『オフェリアと影の一座』
ミヒャエル・エンデ 作
フリードリヒ・ヘッヘルマン 絵
図書館には、本当にたくさんの絵本が並んでいて、以前気に入った絵本をまた見つけ出す、というのはけっこう難しいものです。
どうしても読みたい場合は、PCでリクエストしておいたり、司書さんに尋ねたりするのですが。
でも、ある日、ぽんと本棚に立てかけある絵本を見て、「あっ、この絵本!」と思わず再会できることもあります。
この『オフェリアと影の一座』もそうでした。
以前読んで気になっていたのに、すっかり忘れてて、久しぶりに図書館に行ったときに見つけ、思わず手にとってしまいました。
文を書いているのは、エンデ。
そう、『モモ』や『はてしない物語』の作者です。
物語も幻想的なのですが、絵がまたすごく幻想的で、このお話にぴったり。
まるでお芝居を観ているように引き込まれます。
そう、これはお芝居を演じる一座のおはなし・・・。
親から立派な大女優になってもらいたいと、名前までお芝居にちなんでつけられたオフェリアさん。
残念ながら、声が小さすぎて大女優にはなれませんでした。
でも、お芝居は大好きで、声が小さいことをいかして、舞台の役者が途中でつかえないように、小声でせりふをささやく仕事に就きました。
そして、その仕事に打ち込み、世界中の悲劇・喜劇を覚えてしまうほど。
ところが時代が移り、小さな町の劇場は閉じられることに。
オフェリアさんもお払い箱です。
最後の公演がすみ、オフェリアさんが立ち去りかねてひとりでいると、誰のものでもない影カゲスキイを見つけます。
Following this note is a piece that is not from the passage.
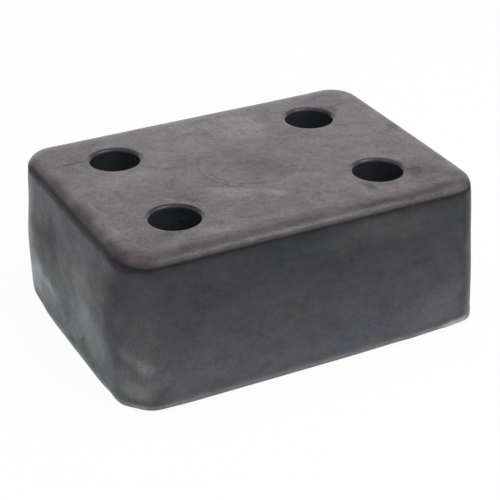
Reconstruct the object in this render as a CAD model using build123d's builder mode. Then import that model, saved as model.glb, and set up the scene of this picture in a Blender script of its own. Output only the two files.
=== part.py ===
from build123d import *
import os
from math import radians, tan

# Moulded rubber buffer block with four recessed bolt holes.
#
# One solid piece of black rubber. It is bolted through its four holes to a wall, a dock edge
# or a ramp, and its rounded top face takes the knocks.
#
# Frame: millimetres, +Z up from the mounting face to the striking face, +X along the length.
# The origin is the middle of the mounting face.

# Block, measured where it is widest, just above the bevel of its base
base_length = 200.0
base_width = 150.0
height = 80.0

# Mould draft: how far the walls lean inwards as they rise, in degrees
end_draft = 3.1
side_draft = 3.8

# Upright corners, at the widest outline and at the top
base_corner_radius = 22.0
top_corner_radius = 14.5

# Edges: the rounded rim of the striking face and the 45 degree bevel round the base
top_edge_radius = 6.2
base_bevel = 3.5

# Four holes for M12 bolts with washers
hole_pitch_length = 112.0
hole_pitch_width = 72.0
bolt_hole_radius = 7.0
recess_radius = 12.5
rubber_under_head = 35.0
mouth_bevel = 1.5

# Outlines that follow from the values above
foot_length = base_length - 2 * base_bevel
foot_width = base_width - 2 * base_bevel
foot_corner_radius = base_corner_radius - base_bevel
wall_height = height - base_bevel
top_length = base_length - 2 * wall_height * tan(radians(end_draft))
top_width = base_width - 2 * wall_height * tan(radians(side_draft))

os.makedirs("parts", exist_ok=True)

with BuildPart() as buffer_block:
    # Mounting face, widest outline and striking face, joined by flat bevels and drafted walls
    with BuildSketch(Plane.XY):
        RectangleRounded(foot_length, foot_width, foot_corner_radius)
    with BuildSketch(Plane.XY.offset(base_bevel)):
        RectangleRounded(base_length, base_width, base_corner_radius)
    with BuildSketch(Plane.XY.offset(height)):
        RectangleRounded(top_length, top_width, top_corner_radius)
    loft(ruled=True)

    # Rounded rim of the striking face
    fillet(buffer_block.edges().group_by(Axis.Z)[-1], top_edge_radius)

    # Bolt holes, each with a recess that sinks the head and washer below the striking face
    with Locations(Plane.XY.offset(height)):
        with GridLocations(hole_pitch_length, hole_pitch_width, 2, 2):
            CounterBoreHole(bolt_hole_radius, recess_radius, height - rubber_under_head)

    # Bevelled mouths of the recesses
    top_face = buffer_block.faces().filter_by(Plane.XY).sort_by(Axis.Z)[-1]
    chamfer(top_face.inner_wires().edges(), mouth_bevel)

buffer_block.part.label = "buffer_block"
export_step(buffer_block.part, "parts/buffer_block.step")
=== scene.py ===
"""Looks of the moulded rubber buffer: a drafted block with a soft rim and four recessed bolt holes."""

from math import cos, pi, radians, sin, tan

import bmesh
import bpy
import numpy as np
from bpy.props import FloatProperty, FloatVectorProperty, PointerProperty
from mathutils import Matrix, Vector


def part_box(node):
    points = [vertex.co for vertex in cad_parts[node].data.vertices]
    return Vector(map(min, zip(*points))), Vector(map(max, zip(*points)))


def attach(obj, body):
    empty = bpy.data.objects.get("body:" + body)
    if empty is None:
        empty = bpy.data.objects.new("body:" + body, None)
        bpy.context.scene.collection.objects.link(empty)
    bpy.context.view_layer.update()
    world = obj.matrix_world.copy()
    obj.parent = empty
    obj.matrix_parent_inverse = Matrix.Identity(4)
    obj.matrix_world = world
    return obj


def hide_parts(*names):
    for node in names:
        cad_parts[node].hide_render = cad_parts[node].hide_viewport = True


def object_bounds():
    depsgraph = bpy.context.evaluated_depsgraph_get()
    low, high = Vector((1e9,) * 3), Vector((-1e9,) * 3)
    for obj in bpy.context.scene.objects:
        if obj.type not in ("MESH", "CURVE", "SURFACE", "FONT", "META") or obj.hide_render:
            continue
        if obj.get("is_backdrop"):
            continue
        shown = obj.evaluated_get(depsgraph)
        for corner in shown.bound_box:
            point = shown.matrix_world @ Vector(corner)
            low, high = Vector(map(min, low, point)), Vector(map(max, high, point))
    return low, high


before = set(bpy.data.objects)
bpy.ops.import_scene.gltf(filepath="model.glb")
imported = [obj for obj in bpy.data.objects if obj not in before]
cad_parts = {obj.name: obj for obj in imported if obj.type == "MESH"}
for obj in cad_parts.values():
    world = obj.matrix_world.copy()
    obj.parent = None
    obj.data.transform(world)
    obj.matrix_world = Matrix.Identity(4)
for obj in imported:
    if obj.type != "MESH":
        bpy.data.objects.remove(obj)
cad_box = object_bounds()
block_low, block_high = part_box("buffer_block")

bl_info = {
    "name": "Rubber Buffer",
    "version": (1, 0, 0),
    "blender": (4, 5, 0),
    "location": "3D View > Sidebar > Rubber Buffer",
    "description": "A moulded rubber buffer block with four recessed bolt holes, and its studio",
    "category": "Add Mesh",
}

MM = 0.001


# ---------------------------------------------------------------- settings


def linear_colour(code):
    """The linear red, green and blue of an sRGB hex code such as #545454."""
    encoded = np.array([int(code[i : i + 2], 16) / 255 for i in (1, 3, 5)])
    linear = np.where(encoded <= 0.04045, encoded / 12.92, ((encoded + 0.055) / 1.055) ** 2.4)
    return tuple(float(channel) for channel in linear)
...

旦那さまもいないオフェリアさんは、その寂しそうな影を連れて帰ります。
その後も持ち主のない影が、噂をききつけやってきます。
クライノイヤー、ヒトリウス、ムナシーゼ・・・。
そのうち影同士でけんかをするようになり、困ったオフェリアさんは影たちに芝居のせりふを教えるのでした。
影たちは自由自在に形を変えることができます。
夜になると影たちは、すばらしいお芝居を演じてみせるようになりました。
ところが、世間の人たちは、なんとなくオフェリアさんのことをあやしいおばあさんだと思い始めます。
そして、とうとうアパートから追い出されてしまったのです。
トランクと、影たちのはいっているハンドバッグだけを持って、あてどない旅に出たオフェリアさん。
疲れて眠りこけている間に、影たちはご恩返しをしようと相談します。
そして小さな村で、白いシーツで垂れ幕をつくり、お芝居を始めたのです。
これがうけて、見物代も稼げるようになりました。
オフェリアさんは車を買って、影たちを引き連れ、世界中を駆けめぐるようになりました。
その車には、きれいな文字でこう書いてあるのです。
オフェリアと影の一座
さて、お話はここでおしまいにしてもいいのですが、じつはまだつづきがあります
そう、作者が言うように、ここで「めでたし、めでたし」では終わらないのです。
ある日オフェリアさんは吹雪にあって、車が立ち往生してしまいます。
そこへ現われた大きな影。
その大きな、暗い影をも、オフェリアさんは引き受けてしまうのでした・・・。
この先は、胸にじーんときて、読むと泣いてしまいそうになります。
好きなことに一途なオフェリアさん、そして最後まで潔いオフェリアさん。
大女優にはなれなかったけれど、この、舞台の役者にせりふを教えるプロンプターという仕事が、彼女の天職のように思えるのです。
好きだからこそやってきた仕事。それが持ち主のない影を引き受けたことで、とんでもないことになりましたが、それでも影たちにお芝居を教えることで、またひとつ人生が開けていきます。そして、最後には・・・。
とにかく、変幻自在な影たちの様子や、行くあてのないオフェリアさんの淋しそうな後姿、おそろしい森の吹雪に、最後の方のページの厳かな美しさなど、絵がとても素晴らしいので、ぜひ手にとって読んでみてください。
そうそう、最後には
オフェリアと光の一座
って、呼ばれるようになるんですよ。